At first, his search was fruitless. “I found a handwritten burial record, but unfortunately there was not a single date in it, just a series of entries cataloguing the rows; but that meant nothing, as there was no map with it. However, in Row 45, there was a grave described as just ‘Shaw’. There was also a burial plan — a very sketchy series of squares, with just surnames — but nothing cross-referencing it to a burial map.

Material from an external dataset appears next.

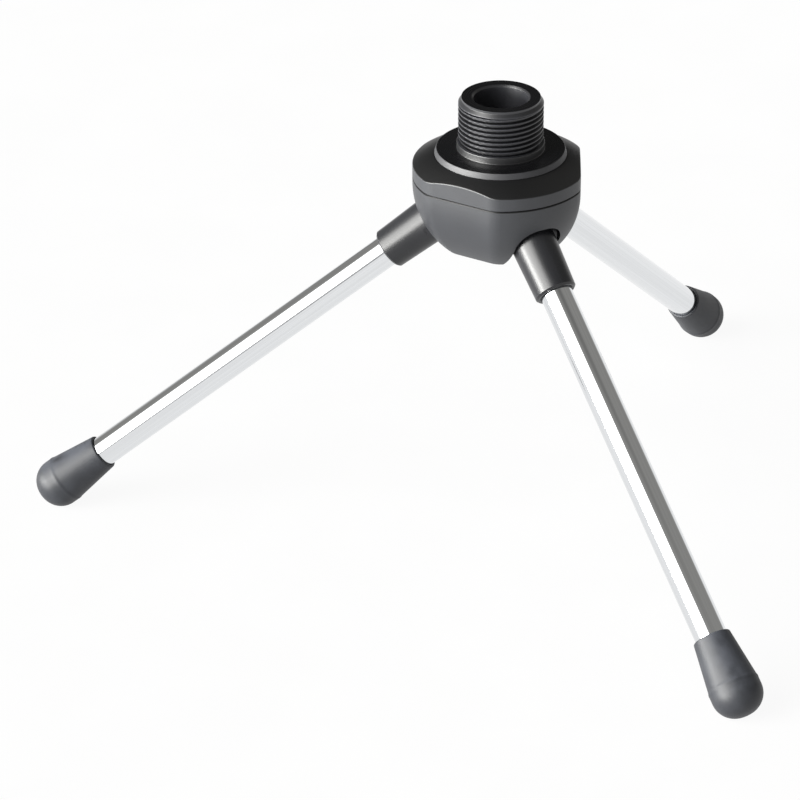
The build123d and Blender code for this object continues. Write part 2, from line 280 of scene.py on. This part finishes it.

“I spent hours going round the churchyard, trying to find row 45 and line up names on the register with names on the very few gravestones. Charlie had lived with his aunt and uncle, Mr and Mrs Taylor, and on the plan the plot was marked Taylor Shaw. Everyone must have thought it was someone with a double-barrelled name. I was very fortunate, as it turned out that the body was buried near the church, where there are more gravestones.”

Last Monday, Mrs Innes, and Pte Shaw’s great-nephew, Ian Shaw, joined other relatives and former members of the soldier’s regiment, the Sherwood Foresters, for a rededication service led by the regimental chaplain, the Revd Kevin Ball. Mr Shaw read a poem that he had written about the first day of the Somme, in which his great-uncle was fatally wounded by a shrapnel shell, and his wife, Tina, read Psalm 23. British Legion buglers sounded reveille and the Last Post.

Also present were relatives of Sgt Dick Wagg, who was awarded the Distinguished Conduct Medal for rescuing Pte Shaw and two other soldiers from no man’s land.

A temporary oak cross was placed on the grave, and, later this year, the War Graves Commission will erect a newly inscribed headstone.

Mr Shaw also gave a presentation on the battle in which Pte Shaw and fellow members of the 6th “Chesterfield Pals” Battalion were mown down as they went over the top near Gommecourt, at about 8.30 a.m. on the first day of the Somme offensive.

Mr Shaw had known nothing of his great-uncle until Mrs Innes began her search, and he recalled the moment last Easter when Mr Holmes showed them the unmarked grave. “It was very emotional, because at that stage I was very new to the project,” he said. “But it kind of took over.

“I did a lot of research on Charlie and the 6th Battalion, and last month we went to the Somme, and put a pair of wooden poppy crosses where he was wounded. It was a spooky moment as, just as I put them in, I found close by a German shrapnel shell like the one that fatally wounded Charlie. It was absolutely unbelievable.”